Recorded data:
## Begin
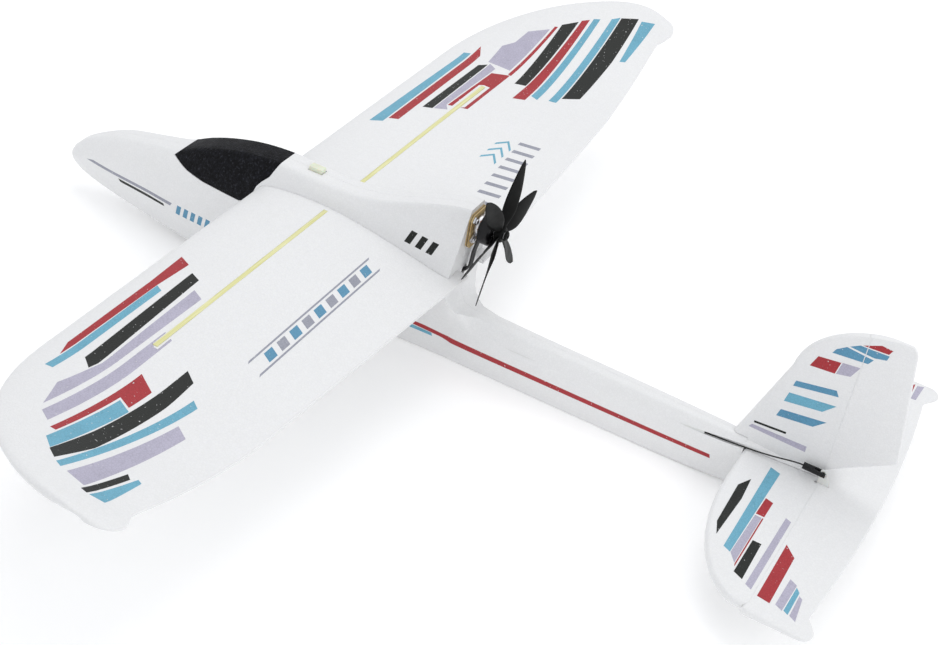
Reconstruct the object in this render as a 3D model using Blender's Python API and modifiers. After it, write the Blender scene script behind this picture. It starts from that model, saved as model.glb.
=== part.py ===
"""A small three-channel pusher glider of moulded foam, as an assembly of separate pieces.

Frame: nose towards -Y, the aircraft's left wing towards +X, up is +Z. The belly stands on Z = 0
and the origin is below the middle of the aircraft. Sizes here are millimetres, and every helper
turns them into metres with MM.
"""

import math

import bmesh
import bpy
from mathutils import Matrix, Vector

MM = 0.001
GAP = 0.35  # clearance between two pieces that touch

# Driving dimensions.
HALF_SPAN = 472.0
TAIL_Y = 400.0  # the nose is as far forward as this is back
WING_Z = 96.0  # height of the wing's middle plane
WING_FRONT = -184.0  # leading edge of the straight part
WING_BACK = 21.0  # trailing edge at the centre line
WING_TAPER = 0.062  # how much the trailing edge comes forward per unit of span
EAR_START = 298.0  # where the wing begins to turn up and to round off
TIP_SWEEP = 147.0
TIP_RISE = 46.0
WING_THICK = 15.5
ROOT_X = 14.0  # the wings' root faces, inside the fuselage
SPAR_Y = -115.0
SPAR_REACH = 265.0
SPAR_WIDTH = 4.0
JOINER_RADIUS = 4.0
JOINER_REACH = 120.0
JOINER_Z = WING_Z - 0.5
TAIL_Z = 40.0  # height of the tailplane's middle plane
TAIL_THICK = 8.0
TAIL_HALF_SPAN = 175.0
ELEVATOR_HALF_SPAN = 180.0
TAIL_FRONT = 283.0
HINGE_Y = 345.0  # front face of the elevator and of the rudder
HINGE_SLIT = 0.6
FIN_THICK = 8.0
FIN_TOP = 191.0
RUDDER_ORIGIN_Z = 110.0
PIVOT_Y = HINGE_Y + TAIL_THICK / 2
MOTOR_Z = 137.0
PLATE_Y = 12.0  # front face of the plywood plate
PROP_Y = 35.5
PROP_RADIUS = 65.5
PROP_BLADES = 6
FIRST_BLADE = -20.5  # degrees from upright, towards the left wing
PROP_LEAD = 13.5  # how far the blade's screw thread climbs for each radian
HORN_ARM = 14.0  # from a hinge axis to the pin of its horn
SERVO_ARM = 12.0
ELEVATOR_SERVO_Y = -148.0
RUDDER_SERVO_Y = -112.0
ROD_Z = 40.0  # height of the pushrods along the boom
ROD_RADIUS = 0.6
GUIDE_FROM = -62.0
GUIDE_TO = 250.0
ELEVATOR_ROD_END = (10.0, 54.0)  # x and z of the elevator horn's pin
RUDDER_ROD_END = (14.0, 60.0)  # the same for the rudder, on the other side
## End
## Begin
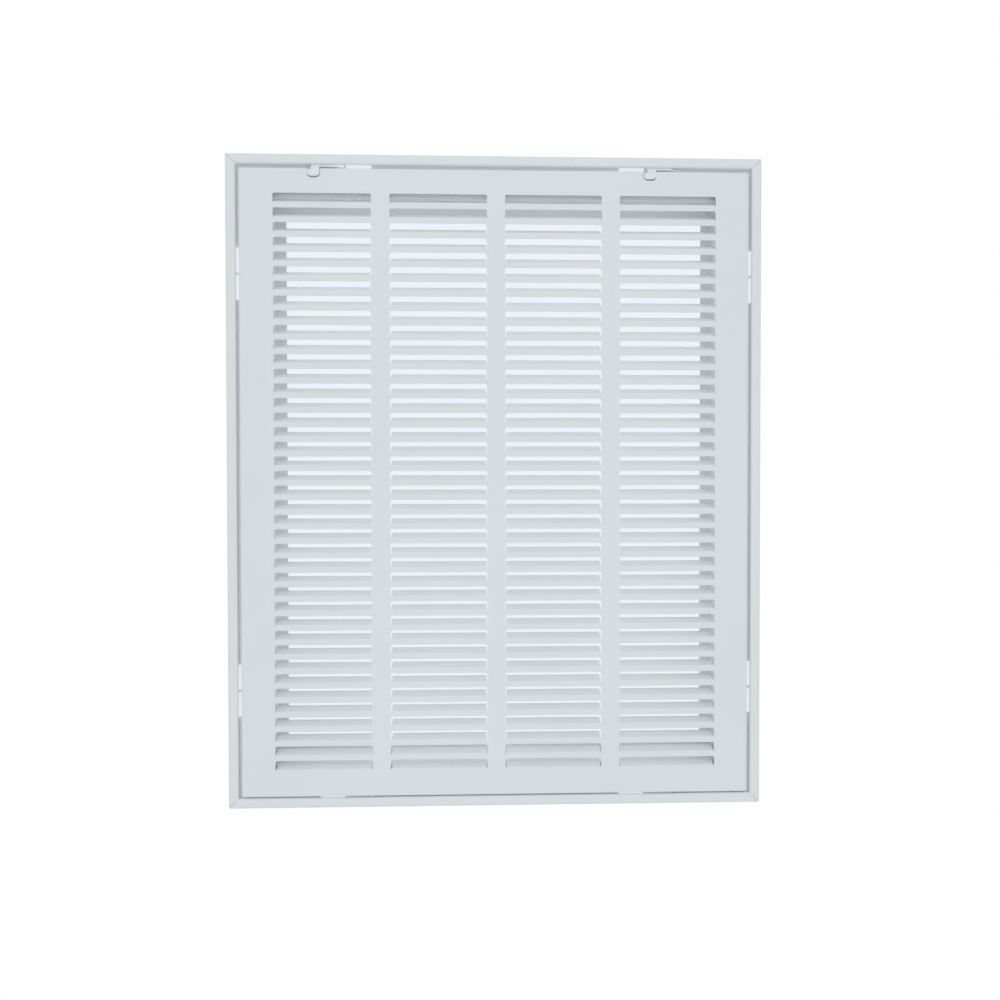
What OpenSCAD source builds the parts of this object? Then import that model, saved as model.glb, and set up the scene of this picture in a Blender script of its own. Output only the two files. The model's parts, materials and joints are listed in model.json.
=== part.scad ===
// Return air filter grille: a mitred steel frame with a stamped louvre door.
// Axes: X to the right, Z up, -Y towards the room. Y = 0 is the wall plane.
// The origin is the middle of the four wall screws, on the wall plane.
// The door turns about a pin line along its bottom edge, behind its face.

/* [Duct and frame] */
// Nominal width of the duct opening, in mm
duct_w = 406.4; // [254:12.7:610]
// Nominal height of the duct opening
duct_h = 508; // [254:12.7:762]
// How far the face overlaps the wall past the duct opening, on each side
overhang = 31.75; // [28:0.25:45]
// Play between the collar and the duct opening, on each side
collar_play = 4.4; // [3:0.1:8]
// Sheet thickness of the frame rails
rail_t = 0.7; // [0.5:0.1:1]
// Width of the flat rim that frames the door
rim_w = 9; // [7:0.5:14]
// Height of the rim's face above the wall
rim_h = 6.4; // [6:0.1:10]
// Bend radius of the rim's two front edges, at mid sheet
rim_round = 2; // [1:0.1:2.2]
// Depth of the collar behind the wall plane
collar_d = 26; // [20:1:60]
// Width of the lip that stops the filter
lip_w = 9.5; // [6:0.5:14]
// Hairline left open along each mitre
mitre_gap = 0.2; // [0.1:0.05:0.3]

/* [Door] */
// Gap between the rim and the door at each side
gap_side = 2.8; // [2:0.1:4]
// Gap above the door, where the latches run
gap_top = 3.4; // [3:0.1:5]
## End
Task prompt: For the entries above, count the lines that contain the string "Blender", and state that number without further comment.

Written response: 2